More importantly, when we appeal to some notion of an unmodified or undecorated body, we participate in the adoption of a false neutrality. We pretend, in those moments, that there is a natural body or fashion, a way of dressing or wearing yourself that is not a product of culture. Norms always masquerade as non-choices, and when we suggest that for example, resisting sexism means everyone should look androgynous, or resisting racism means no one should modify the texture of their hair, we foreclose people’s abilities to expose the workings of fucked up systems on their bodies as they see fit.

(Read more at LTTR.)

I love this last paragraph, in which Spade is critical of perspectives that assign to bodies "natural" qualities or "real" characteristics that are proper to them, which assumes a fiction of "whole" or "neutral" body as a disciplinary and normative ideal. He instead asks us to consider how such a stance assumes a "superior" perspective that erases or dismisses other modes of explanation or engagement with these bodily practices.

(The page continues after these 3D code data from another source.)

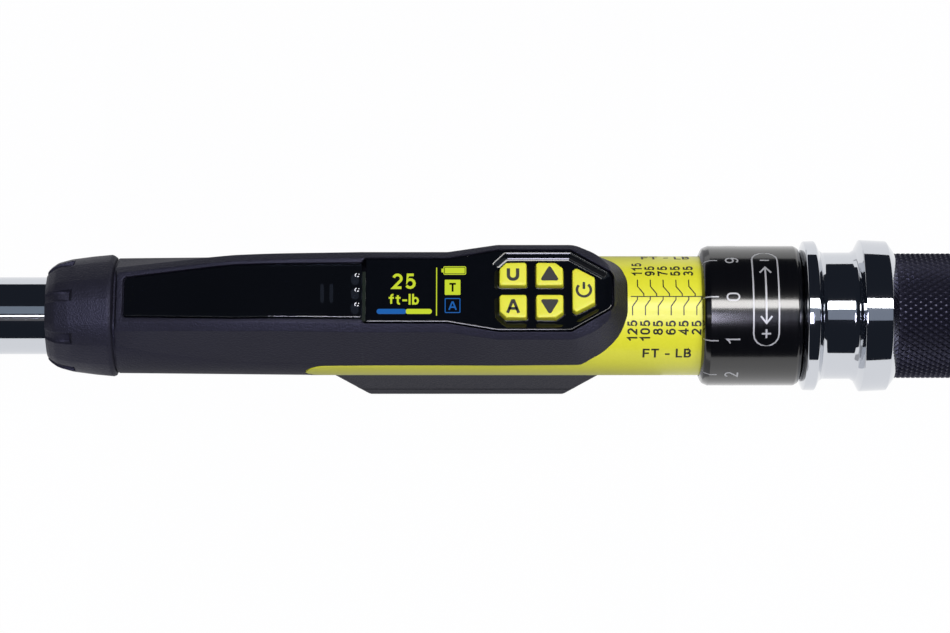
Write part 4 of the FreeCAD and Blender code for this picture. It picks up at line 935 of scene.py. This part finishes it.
# Printed shrink sleeve on the cells: glossy film over steel.
cell_film, tree, shader, where = finish_of("printed_cell_film", {"Roughness": 0.25, "Metallic": 0.3})
band = add(tree, "SeparateXYZ", {}, [("Vector", where, "Object")])
half = add(tree, "Math", {"operation": "GREATER_THAN", 1: 0.241}, [(0, band, "X")])
tint = add(tree, "Mix", {"data_type": "RGBA", 6: linear("#22262c"), 7: linear("#8a8d92")},
           [("Factor", half, "Value")])
link(tree, tint, 2, shader, "Base Color")
dress(cell_film, "battery_cells")


# ---- Thimble ----
# Turned aluminium drum fixed on the handle, gloss black anodised, with ten divisions of one ft-lb and
# their figures cut through by laser. Its skirt slides over the sleeve.

# Gloss black anodising: black, glassy, with the lathe's marks just visible in the highlight.
black_anodised, tree, shader, where = finish_of(
    "gloss_black_anodising", {"IOR": 1.6, "Coat Weight": 0.4, "Coat Roughness": 0.06})
mottle(shader, where, 1.0, 2.0, tint=("#050507", "#0a0a0d"), haze=(0.13, 0.21),
       stretch=(4500.0, 60.0, 60.0))

DRUM = 20.05                         # the drum's radius
drum = eased([(thimble_start + dx, r, radius) for dx, r, radius in (
    (0.0, 17.32, 0.05), (0.0, 17.75, 0.15), (0.75, 19.35, 1.2), (2.45, DRUM, 0.08), (27.0, DRUM, 1.0),
    (28.2, 19.4, 0.5), (28.6, 18.2, 0.3), (28.6, 15.6, 0), (22.9, 15.6, 0), (22.9, 17.32, 0))],
    closed=True, steps=5)
piece("thimble_drum", *turn(drum), black_anodised, "handle", "black_aluminium", ["thimble"])

# Laser-cut marks: bare pale aluminium with a dry, even look.
laser_marked, tree, shader, where = finish_of("laser_marked_aluminium", {"Roughness": 0.5, "Metallic": 0.4})
mottle(shader, where, 5000.0, 2.0, tint=("#a9aaac", "#c6c7c9"))

DRUM_TURN = -3.1                     # where the drum's 0 stands at rest, in degrees from the index line


def drum_radius(x):
    """The drum's outside: its front bevel, then the cylinder."""
    return height_on(drum[8:], x, DRUM)


def lasered(name, flat, radius, along, degrees):
    mark(name, flat, on_round(radius, thimble_start + along, degrees), laser_marked, "handle",
         "black_aluminium", thick=0.012)


line = stroke([(d, 0.0) for d in (0.3, 0.5, 0.7, 0.9, 1.1, 1.4, 1.8, 2.1, 2.4, 2.6, 4.5)], 0.36)
for k in range(10):
    turned = DRUM_TURN - 36.0 * k
    lasered(f"thimble_line_{k}", line, drum_radius, 0.0, turned)
    lasered(f"thimble_figure_{k}", gather([(lettering(str(k), 3.9, 0.45), 90, 0, 0)]), DRUM, 8.6, turned)
arrow = [(frame_of(7.6, 31.0, 3.6, 0.42), 0, 0, 0), (stroke([(0, -8.2), (0, 8.2)], 0.5), 0, 0, 0)]
for way in (1, -1):
    arrow.append((stroke([(-1.6, 6.6 * way), (0, 8.6 * way), (1.6, 6.6 * way)], 0.5), 0, 0, 0))
    arrow.append((bar(2.6, 0.5, 0.1), 0, 0, 11.6 * way))
arrow.append((bar(0.5, 2.6, 0.1), 0, 0, -11.6))
lasered("thimble_turn_sign", gather(arrow), DRUM, 17.9, 0.0)


# ---- Lock collar ----
# Turned steel collar with a finger groove between its flanges, chromium plated all over. Pulled back, it
# drops two balls into grooves under the handle, so that the setting can't turn.

lock_start, lock_end = span("lock_collar")
collar_line = eased([(lock_start + dx, r, radius) for dx, r, radius in (
    (-0.42, 15.65, 0), (-0.42, 18.5, 0.4), (0.75, 21.4, 0.6), (3.9, 21.5, 0.6), (5.2, 18.9, 0.5),
    (6.3, 18.2, 0.8), (14.2, 18.2, 0.9), (15.4, 18.9, 1.0), (16.9, 21.8, 0.5), (24.4, 21.45, 0.5),
    (26.35, 18.8, 0.3),
    (26.4, 18.2, 0.0), (21.0, 18.2, 0), (21.0, 15.65, 0))], closed=True, steps=6)
piece("lock_collar_ring", *turn(collar_line, 224), bright_chrome, "collar", "chrome", ["lock_collar"])


# ---- Grip and end cap ----
# Aluminium tube, diamond-knurled by two rolls and black anodised. Its front neck runs under the lock
# collar and the thimble, and a nylon cap closes its end.

# Black anodising on a knurl: painted shade makes it deep black in the grooves, and a painted highlight makes it
# paler on the diamonds' tips.
knurl_anodised, tree, shader, where = finish_of(
    "black_anodised_knurl", {"IOR": 1.6, "Specular Tint": linear("#d8d8ff")})
tips = add(tree, "NewGeometry")
# Pointiness finds the diamonds' tips: the pale colour there is a painted highlight, and the black in the
# grooves is painted shade.
painted_tip_light = add(tree, "MapRange", {"From Min": 0.50, "From Max": 0.62, "To Min": 0.0, "To Max": 1.0},
           [("Value", tips, "Pointiness")])
tint = add(tree, "Mix", {"data_type": "RGBA", 6: linear("#0a0a10"), 7: linear("#383846")},
           [("Factor", painted_tip_light, "Result")])
mottle(shader, where, 900.0, 3.0, haze=(0.32, 0.46))
link(tree, tint, 2, shader, "Base Color")

grip_low, grip_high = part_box("handle_grip")
neck_start, grip_end = grip_low.x / MM, grip_high.x / MM
grip_start = lock_end + 0.4
AROUND = 60                          # diamonds round the grip
KNURL_LONG = 2.85                    # a diamond's length
KNURL_TIP, KNURL_ROOT = 17.9, 17.2   # radii of the diamonds' tips and of the grooves
cells = round((grip_end - grip_start - 3.6) / KNURL_LONG)
points, faces = [], []
index = {}


def knurl_point(i, j, r, tag, du=0.0, dv=0.0):
    """A shared point of the knurl at half-cell i along and j round."""
    key = (i, j % (2 * AROUND), tag)
    if key not in index:
        index[key] = len(points)
        a = math.pi * (j + dv) / AROUND
        points.append((grip_start + 0.05 + (i + du) * KNURL_LONG / 2, r * math.sin(a), r * math.cos(a)))
    return index[key]


FLAT = 0.24                          # share of each diamond left flat at its tip
for i in range(0, 2 * cells):
    for j in range(2 * AROUND):
        if (i + j) % 2:
            continue
        ways = ((-1, 0), (0, -1), (1, 0), (0, 1))
        roots = [knurl_point(i + a, j + b, KNURL_ROOT, "root") for a, b in ways]
        tops = [knurl_point(i, j, KNURL_TIP, ("tip", k), a * FLAT, b * FLAT) for k, (a, b) in enumerate(ways)]
        faces.append(tuple(tops))
        for k in range(4):
            m = (k + 1) % 4
            faces.append((roots[k], roots[m], tops[m], tops[k]))
piece("grip_knurl", points, faces, knurl_anodised, "handle", "black_aluminium", sharp=20)

# Plain black anodising where the grip isn't knurled: the same gloss as the drum.
core = eased([(neck_start, 13.48, 0), (neck_start, 15.48, 0), (grip_start, 15.48, 0), (grip_start, 17.1, 0.1),
              (grip_end - 3.4, 17.15, 0), (grip_end - 3.0, 17.6, 0.2), (grip_end - 0.4, 17.6, 0.3),
              (grip_end, 17.2, 0), (grip_end, 12.6, 0), (grip_end - 8.0, 12.6, 0), (grip_end - 8.0, 11.25, 0),
              (370.0, 11.25, 0), (370.0, 13.48, 0)], closed=True, steps=3)
piece("grip_core", *turn(core), black_anodised, "handle", "black_aluminium", ["handle_grip"])

cap_low, cap_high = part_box("end_cap")
cap_end = cap_high.x / MM
cap_line = eased([(grip_end + 0.05, 7.3, 0), (grip_end + 0.05, 17.5, 0.2), (grip_end + 3.6, 17.7, 1.2),
                  (cap_end - 0.6, 15.9, 1.2), (cap_end, 13.2, 0.8), (cap_end - 0.6, 9.0, 3.0),
                  (cap_end - 0.9, 0.01, 0), (grip_end + 3.8, 0.01, 0), (grip_end + 3.8, 7.3, 0)],
                 closed=True, steps=5)
piece("end_cap_dome", *turn(cap_line), grained_nylon, "handle", "black_nylon", ["end_cap"])


# ---- Floor, light and camera ----
# A white table lit from within, so that it stays plain, soft strips and dim panels above the tool, and the
# camera a little in front of straight above.

# Lit white acrylic table: even white, with only the faintest mottle.
table_white, tree, shader, where = finish_of(
    "lit_white_table", {"Base Color": linear("#0a0a0a"), "Roughness": 1.0, "Specular IOR Level": 0.0,
                        "Emission Strength": 1.0})
mottle = add(tree, "TexNoise", {"Scale": 3.0, "Detail": 2.0}, [("Vector", where, "Object")])
tint = add(tree, "Mix", {"data_type": "RGBA", 6: linear("#fdfdfe"), 7: linear("#ffffff")},
           [("Factor", mottle, "Fac")])
link(tree, tint, 2, shader, "Emission Color")
floor_z = cad_box[0].z


def sheet(name, x0, x1, reach, z, material):
    """A flat staged sheet, as far to each side as its reach, in metres."""
    mesh = bpy.data.meshes.new(name)
    mesh.from_pydata([(x0, -reach, z), (x1, -reach, z), (x1, reach, z), (x0, reach, z)], [], [(0, 1, 2, 3)])
    mesh.materials.append(material)
    made = bpy.data.objects.new(name, mesh)
    bpy.context.scene.collection.objects.link(made)
    return made


sheet("table", -6.0, 6.0, 6.0, floor_z, table_white)

# Dull grey card: low even light from below, so that the housing's dark flanks stay dark.
card_grey, tree, shader, where = finish_of(
    "dull_grey_card", {"Base Color": linear("#0a0a0a"), "Roughness": 1.0, "Specular IOR Level": 0.0,
                       "Emission Strength": 0.5})
fibre = add(tree, "TexNoise", {"Scale": 60.0, "Detail": 2.0}, [("Vector", where, "Object")])
tint = add(tree, "Mix", {"data_type": "RGBA", 6: linear("#e8e8ee"), 7: linear("#f4f4f6")},
           [("Factor", fibre, "Fac")])
link(tree, tint, 2, shader, "Emission Color")
card = sheet("card", shell_start * MM - 0.01, shell_end * MM + 0.012, 0.16, floor_z + 0.0004, card_grey)
card.visible_camera = False

aim = Vector((0.2345, 0.0, AXIS))


def lamp(name, bearing, away, width, length, radiance, colour, along=0.0):
    """A soft box facing the tool; bearing is its angle from +Y up over the top."""
    light = bpy.data.lights.new(name, "AREA")
    light.shape = "RECTANGLE"
    light.size, light.size_y = length, width
    light.energy = radiance * width * length * math.pi
    light.color = linear(colour)[:3]
    holder = bpy.data.objects.new(name, light)
    out = Vector((0, math.cos(math.radians(bearing)), math.sin(math.radians(bearing))))
    length_way = Vector((1, 0, 0))
    facing = Matrix((length_way, out.cross(length_way), out)).transposed().to_4x4()
    holder.matrix_world = Matrix.Translation(aim + out * away + length_way * along) @ facing
    bpy.context.scene.collection.objects.link(holder)


lamp("strip_over_grip", 89.5, 1.4, 0.34, 1.5, 12.0, "#fffdfb", 0.62)
lamp("strip_over_head", 109.5, 1.4, 0.09, 1.2, 2.6, "#ffffff", -0.72)
lamp("grey_panel", 104.0, 1.6, 0.66, 1.7, 0.42, "#c8d2e4", 0.72)
lamp("head_panel", 92.0, 1.6, 0.62, 1.7, 0.36, "#c8d8ea", -0.98)
lamp("brown_panel", 119.0, 1.6, 0.26, 1.7, 0.16, "#d8d4d0", -0.98)
lamp("grain_light", 112.0, 1.9, 0.50, 0.42, 22.0, "#e8e6ff", -0.11)

world = bpy.data.worlds.new("room")
world.use_nodes = True
bpy.context.scene.world = world
tree = world.node_tree
ray = add(tree, "LightPath")
room = tree.nodes["Background"]
room.inputs["Color"].default_value = linear("#20242c")
pale = add(tree, "Background", {"Color": linear("#f4f5f7"), "Strength": 1.0})
choose = add(tree, "MixShader", {}, [("Fac", ray, "Is Camera Ray"), (1, room, "Background"),
                                               (2, pale, "Background")])
link(tree, choose, "Shader", tree.nodes["World Output"], "Surface")
bpy.context.scene.view_settings.view_transform = "Standard"

ELEVATION = math.radians(71.5)
back = Vector((0, -math.cos(ELEVATION), math.sin(ELEVATION)))
eye = bpy.data.cameras.new("camera")
eye.sensor_width = 36.0
eye.lens = 125.2
camera = bpy.data.objects.new("camera", eye)
upward = Vector((0, math.sin(ELEVATION), math.cos(ELEVATION)))
camera.location = aim + back * 0.95 - upward * 0.00023
camera.rotation_mode = "QUATERNION"
camera.rotation_quaternion = (-back).to_track_quat("-Z", "Y")
bpy.context.scene.collection.objects.link(camera)
bpy.context.scene.camera = camera
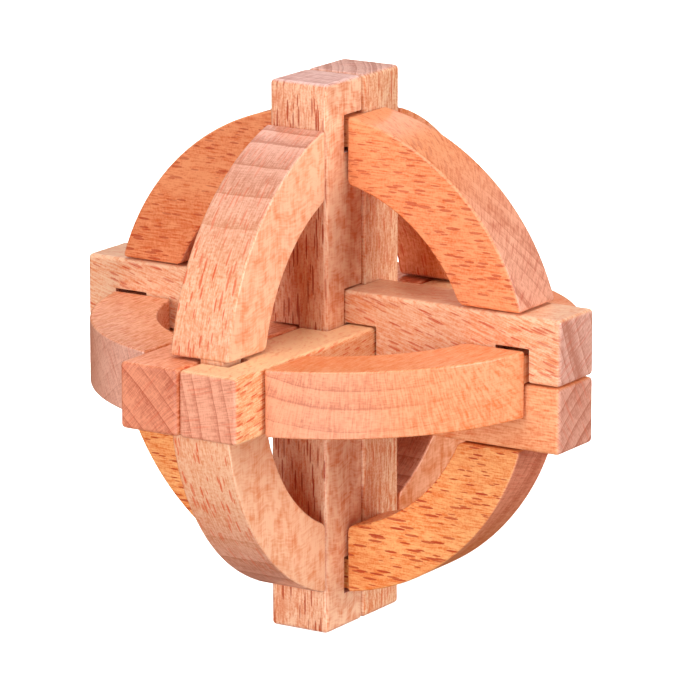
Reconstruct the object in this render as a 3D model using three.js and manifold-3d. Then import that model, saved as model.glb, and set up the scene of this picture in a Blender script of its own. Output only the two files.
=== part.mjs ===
// A twelve-piece wooden burr ball: three crossed pairs of square bars, locked by six half-rings.
// Millimetres, +Z up, standing on the ends of the upright pair with the origin between them.
// The grid unit is half a bar. Every face keeps half of the fit gap to its grid plane.
import * as THREE from "three";
import { mergeVertices } from "three/addons/utils/BufferGeometryUtils.js";
import Module from "manifold-3d";

const wasm = await Module();
wasm.setup();

// Driving dimensions.
const PITCH = 12; // the width that one bar takes up in the assembly
const LENGTH = 98; // every bar, end to end
const RING_OUTER = 43.5; // outer radius of the half-rings
const RING_INNER = 31.3; // inner radius of the half-rings
const SEAT = 37; // distance from the centre to a tongue's flat inner side
const FIT = 0.3; // gap between two neighbouring faces
const SHOULDER_PLAY = 0.25; // how far a half-ring's shoulders stay off the bars that they flank
const TONGUE_PLAY = 1; // how much thinner a tongue is than half of its ring, on its open side
const WINDOW_PLAY = 0.7; // how far a window reaches past a tongue's flat inner side
const BAR_EASE = 0.8; // chamfer on the edges of the bars
const RING_EASE = 0.4; // chamfer on the edges of the half-rings
const ARC_STEPS = 24; // three.js makes two flats from each of these round an arc

// Sizes that follow from them.
const HALF = PITCH / 2;
const REACH = LENGTH; // further than any piece, for cutters that run right through
const SIDE = PITCH - FIT;
const SHOULDER = HALF + SHOULDER_PLAY; // half of the space between a half-ring's two shoulders
const TONGUE_OUT = Math.sqrt(RING_OUTER ** 2 - SHOULDER ** 2); // a tongue's outer side, level with them
const WINDOW_IN = (SEAT - WINDOW_PLAY + FIT / 2) / HALF; // the windows' ends, before their fit gap
const WINDOW_OUT = (TONGUE_OUT + FIT / 2) / HALF;

// Directions of the grid.
const X = new THREE.Vector3(1, 0, 0);
const Y = new THREE.Vector3(0, 1, 0);
const Z = new THREE.Vector3(0, 0, 1);

// Turns a closed geometry into a solid that can be cut.
function solid(geometry) {
  const bare = geometry.clone();
  bare.deleteAttribute("normal");
  bare.deleteAttribute("uv");
  const merged = mergeVertices(bare, 1e-4);
  return new wasm.Manifold(
    new wasm.Mesh({
      numProp: 3,
      vertProperties: merged.getAttribute("position").array,
      triVerts: new Uint32Array(merged.index.array),
    }),
  );
}

// Turns a cut solid back into a flat-shaded geometry.
function geometryOf(cutSolid) {
  const mesh = cutSolid.getMesh();
  const indexed = new THREE.BufferGeometry();
  indexed.setAttribute("position", new THREE.BufferAttribute(mesh.vertProperties, 3));
  indexed.setIndex(new THREE.BufferAttribute(mesh.triVerts, 1));
  const flat = indexed.toNonIndexed();
  flat.computeVertexNormals();
  return flat;
}

// A box between two corners, in millimetres.
function block(low, high) {
  const size = high.map((value, i) => value - low[i]);
  const box = new THREE.BoxGeometry(...size);
  box.translate(...low.map((value, i) => value + size[i] / 2));
  return solid(box);
}

// Room for what fills the grid cells from low to high, with half of the fit gap all round.
function room([low, high]) {
  return block(
    low.map((value) => value * HALF - FIT / 2),
    high.map((value) => value * HALF + FIT / 2),
  );
}

// An outline extruded with its outer size kept and its end edges chamfered, centred on z = 0.
function easedExtrusion(outline, thickness, ease) {
  const geometry = new THREE.ExtrudeGeometry(outline, {
    depth: thickness - 2 * ease,
    bevelEnabled: true,
    bevelThickness: ease,
    bevelSize: ease,
    bevelOffset: -ease,
    bevelSegments: 1,
    curveSegments: ARC_STEPS,
    steps: 1,
  });
  geometry.translate(0, 0, ease - thickness / 2);
  return geometry;
}

// The square section of a bar with its four corners chamfered.
function barSection() {
  const edge = SIDE / 2;
  const inner = edge - BAR_EASE;
  const outline = new THREE.Shape();
  outline.moveTo(edge, -inner);
  outline.lineTo(edge, inner);
  outline.lineTo(inner, edge);
  outline.lineTo(-inner, edge);
  outline.lineTo(-edge, inner);
  outline.lineTo(-edge, -inner);
  outline.lineTo(-inner, -edge);
  outline.lineTo(inner, -edge);
  outline.closePath();
  return outline;
}

// A plain bar along one direction, its middle at a place in grid units, less the given rooms.
function bar(along, middle, rooms) {
  const geometry = easedExtrusion(barSection(), LENGTH, BAR_EASE);
  geometry.applyQuaternion(new THREE.Quaternion().setFromUnitVectors(Z, along));
  geometry.translate(...middle.map((value) => value * HALF));
  return geometryOf(rooms.reduce((piece, cells) => piece.subtract(room(cells)), solid(geometry)));
}

// Half of the square-sectioned ring, its middle at +Y, ending on the face of the pair at y = PITCH.
function halfRingOutline() {
  const foot = PITCH + FIT / 2;
  const outerAngle = Math.asin(foot / RING_OUTER);
  const innerAngle = Math.asin(foot / RING_INNER);
  const outline = new THREE.Shape();
  outline.absarc(0, 0, RING_OUTER, outerAngle, Math.PI - outerAngle, false);
  outline.absarc(0, 0, RING_INNER, Math.PI - innerAngle, innerAngle, true);
  outline.closePath();
  return outline;
}

// A half-ring in the XY plane. Its middle is cut down to a tongue that lies in the +Z half.
function halfRing() {
  const tongueTop = SIDE / 2 - TONGUE_PLAY;
  const cuts = [
    block([-SHOULDER, 0, -PITCH], [SHOULDER, REACH, FIT / 2]),
    block([-SHOULDER, 0, tongueTop], [SHOULDER, REACH, PITCH]),
    block([-SHOULDER, 0, -PITCH], [SHOULDER, SEAT, PITCH]),
    block([-SHOULDER, TONGUE_OUT, -PITCH], [SHOULDER, REACH, PITCH]),
  ];
  const ring = solid(easedExtrusion(halfRingOutline(), SIDE, RING_EASE));
  return geometryOf(cuts.reduce((piece, cut) => piece.subtract(cut), ring));
}

// The two windows of a notched bar, near both of its ends. The function gives the cells of one
// window from its inner and outer distance along the bar.
function windows(cellsAt) {
  return [cellsAt(WINDOW_IN, WINDOW_OUT), cellsAt(-WINDOW_OUT, -WINDOW_IN)];
}

// The plain key bar, the left one of the pair that runs from front to back.
const keyBar = bar(Y, [-1, 0, 0], []);

// Its neighbour, notched for the upright pair and the crossing pair.
const rightBar = bar(Y, [1, 0, 0], [
  [[0, -2, -1], [1, 2, 1]],
  [[0, -1, -1], [2, 1, 0]],
  ...windows((near, far) => [[-1, near, -2], [1, far, 2]]),
]);

// The upper bar of the pair that runs from left to right.
const upperBar = bar(X, [0, 0, 1], [
  [[-2, -2, -1], [0, 2, 1]],
  [[1, -2, -1], [2, 2, 1]],
  [[-1, 0, -1], [1, 2, 3]],
  ...windows((near, far) => [[near, -2, -1], [far, 2, 1]]),
]);

// The lower bar of that pair. It lies clear of the key bar and of the back upright bar.
const lowerBar = bar(X, [0, 0, -1], [
  [[-2, -2, -1], [0, 2, 1]],
  [[-1, 0, -3], [1, 2, 1]],
]);

// The front bar of the upright pair.
const frontBar = bar(Z, [0, -1, 0], [
  [[-2, -1, -2], [2, 1, 2]],
  [[-2, -3, -1], [0, 1, 1]],
  ...windows((near, far) => [[-2, -1, near], [2, 1, far]]),
]);

// The back bar of the upright pair, which only makes room for the key bar.
const backBar = bar(Z, [0, 1, 0], [[[-2, -1, -1], [0, 3, 1]]]);

const ringGeometry = halfRing();

// One wooden piece: a mesh with its own finish.
function woodenPiece(name, geometry, colour, roughness) {
  const material = new THREE.MeshStandardMaterial({ color: colour, roughness, metalness: 0 });
  const piece = new THREE.Mesh(geometry, material);
  piece.name = name;
  return piece;
}

// A half-ring whose middle points along one direction and whose tongue lies towards another.
function turnedHalfRing(name, middle, tongue, colour) {
  const piece = woodenPiece(name, ringGeometry, colour, 0.62);
  const across = new THREE.Vector3().crossVectors(middle, tongue);
  const turn = new THREE.Matrix4().makeBasis(across, middle, tongue);
  piece.quaternion.setFromRotationMatrix(turn);
  return piece;
}

const bars = new THREE.Group();
bars.add(
  woodenPiece("key_bar", keyBar, "#c98a6e", 0.6),
  woodenPiece("right_notched_bar", rightBar, "#e09a72", 0.6),
  woodenPiece("upper_notched_bar", upperBar, "#eeb48e", 0.6),
  woodenPiece("lower_bar", lowerBar, "#e28c56", 0.6),
  woodenPiece("front_notched_bar", frontBar, "#dd9270", 0.6),
  woodenPiece("back_bar", backBar, "#e6a27a", 0.6),
);

const rings = new THREE.Group();
const minus = (direction) => direction.clone().negate();
rings.add(
  turnedHalfRing("top_half_ring", Z, minus(Y), "#ec9a66"),
  turnedHalfRing("bottom_half_ring", minus(Z), minus(Y), "#e58a50"),
  turnedHalfRing("right_half_ring", X, Z, "#e6a377"),
  turnedHalfRing("left_half_ring", minus(X), Z, "#dd9468"),
  turnedHalfRing("front_half_ring", minus(Y), X, "#d99c7c"),
  turnedHalfRing("back_half_ring", Y, X, "#e0a078"),
);

// The ball stands on the ends of the upright pair.
const ball = new THREE.Group();
ball.position.z = LENGTH / 2;
ball.add(bars, rings);

const puzzle = new THREE.Group();
puzzle.add(ball);

export default puzzle;
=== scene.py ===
"""A burr ball of beech: six square bars and six half-rings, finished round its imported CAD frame.

Every CAD node is replaced by a finer piece of wood of the same size, in the same place. A bar is a
planed stick with rounded edges and sawn notches. A half-ring is two turned arms joined by a tongue.
Each piece is cut from its own bit of the same tree, so its grain is worked out in the wood's own
directions: out from the pith, round the growth rings, and along the fibres.
"""
import logging
import math
from dataclasses import dataclass
from enum import Enum

import bmesh
import bpy
from mathutils import Matrix, Vector


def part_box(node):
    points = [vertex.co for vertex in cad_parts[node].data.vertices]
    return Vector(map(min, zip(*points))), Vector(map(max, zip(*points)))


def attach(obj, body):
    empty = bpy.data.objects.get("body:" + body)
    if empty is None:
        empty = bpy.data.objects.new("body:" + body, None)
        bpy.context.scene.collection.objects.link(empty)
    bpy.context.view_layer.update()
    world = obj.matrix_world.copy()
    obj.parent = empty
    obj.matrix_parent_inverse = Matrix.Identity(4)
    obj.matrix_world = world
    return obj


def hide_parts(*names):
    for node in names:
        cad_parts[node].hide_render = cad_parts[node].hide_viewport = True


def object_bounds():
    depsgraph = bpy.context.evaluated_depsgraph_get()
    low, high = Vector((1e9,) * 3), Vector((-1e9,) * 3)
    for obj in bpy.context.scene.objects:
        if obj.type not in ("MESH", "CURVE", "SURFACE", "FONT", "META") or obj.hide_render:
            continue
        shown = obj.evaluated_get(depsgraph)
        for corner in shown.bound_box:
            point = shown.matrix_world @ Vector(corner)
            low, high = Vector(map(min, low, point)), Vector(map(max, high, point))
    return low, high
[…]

(For example, Kathleen Zane writes in her essay on certain cosmetic surgeries: "Understanding how, for non-privileged classes of women, forms of personal power or ways to manipulate disadvantageous social circumstances can be creatively engaged, we may confront the power and privilege that accrue from our espousal of our particular oppositional strategies." From “Reflections on a Yellow Eye: Asian I (\Eye/)Cons and Cosmetic Surgery,” in Talking Visions: Multicultural Feminism in a Transnational Age, edited by Ella Shohat.)

Instead of condemning cosmetic or trans surgeries, straightened hair, hijab or high heels as "unnatural," we would be better served as feminist theorists of culture to ask: Which kinds of bodily practices are normalized as "appropriate" to feminine persons, and to masculine persons, and how? What values (of race, nation, gender, economic status) do these practices normalize? What ideologies are embedded in these often-literal inscriptions upon differentiated bodies? How have these discourses and practices changed in historically and culturally specific ways?

Spade ends his essay with this utopian note about the look of radical possibility:
So a part of this fashioning we’re doing needs to be about diversifying the set of aesthetic practices we’re open to seeing, and promoting a possibility of us all looking very very different from one another while we fight together for a new world.